Consider an simple kokkos kernel of the form:

    a(i,j) = b(i,j) + c(i,j)

where a, b, and c are Views, not arrays.  As in C++, Fortran arrays do
not directly support variant data layouts, so we must try to represent
the indirect addressing through some sort of user procedure.  Ideally
this would be some type-bound function, "ref" on variables of derived
type.  E.g.

   a%ref(i,j) = b%ref(i,j) + c%ref(i,j)

while klunky, the RHS is possibly tolerable in practice and would
support the necessary layout variations.  Depending on the details of
construction, ref(i,j) might access the (i,j) element or the (j,i)
element of some private data component within the object.  The LHS is
more problematic as Fortran does not permit such evaluations on the
LHS.  We are thus left with either a subroutine call:

   CALL a%set(i,j, b%ref(i,j) + c%ref(i,j))

which gets much less friendly with more realistic expressions.  Or one
introduces an intermediate variable with a custom type that uses
overloaded assignment to accomplish the intented assignment in two steps


   tmp = a%ref(i,j) ! holds a reference to the memory address
   tmp = b(i,j) + c(i,j) ! stores into the referenced memory address


A much better approach would be if there were some mechanism to allow
the evaluation of the indirect layout on the LHS.  And while less
critical, a cleaner mechanism for indirect addressing on the RHS would
also simplify conversion of legacy kernels as well as keeping
expressions looking like conventional Fortran inner-loop expressions.

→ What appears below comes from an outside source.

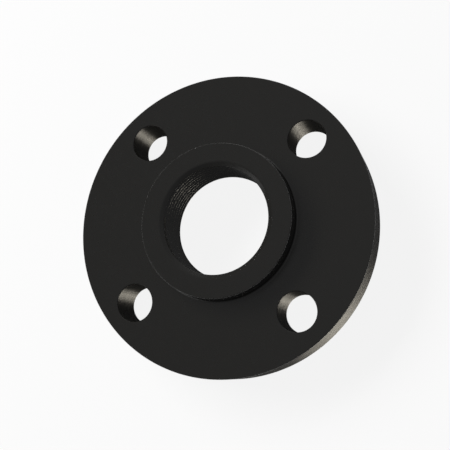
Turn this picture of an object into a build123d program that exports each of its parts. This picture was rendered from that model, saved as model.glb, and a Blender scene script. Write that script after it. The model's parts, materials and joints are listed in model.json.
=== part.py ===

The C++ syntax for these types of operations results in
easily-understood code that looks more familiar to Fortran programmers
than the ugly expressions above that would be required for Fortran.


Summary:

If Fortran wishes to remain a contender for high-performance computing
in the GPU era then it must address the ability to write performance
portable code.  Existing Fortran capabilities are provably inadequate
and not just by percentages.  The differences discussed here can often
make 3x-10x differences in actual performance on modern hardware.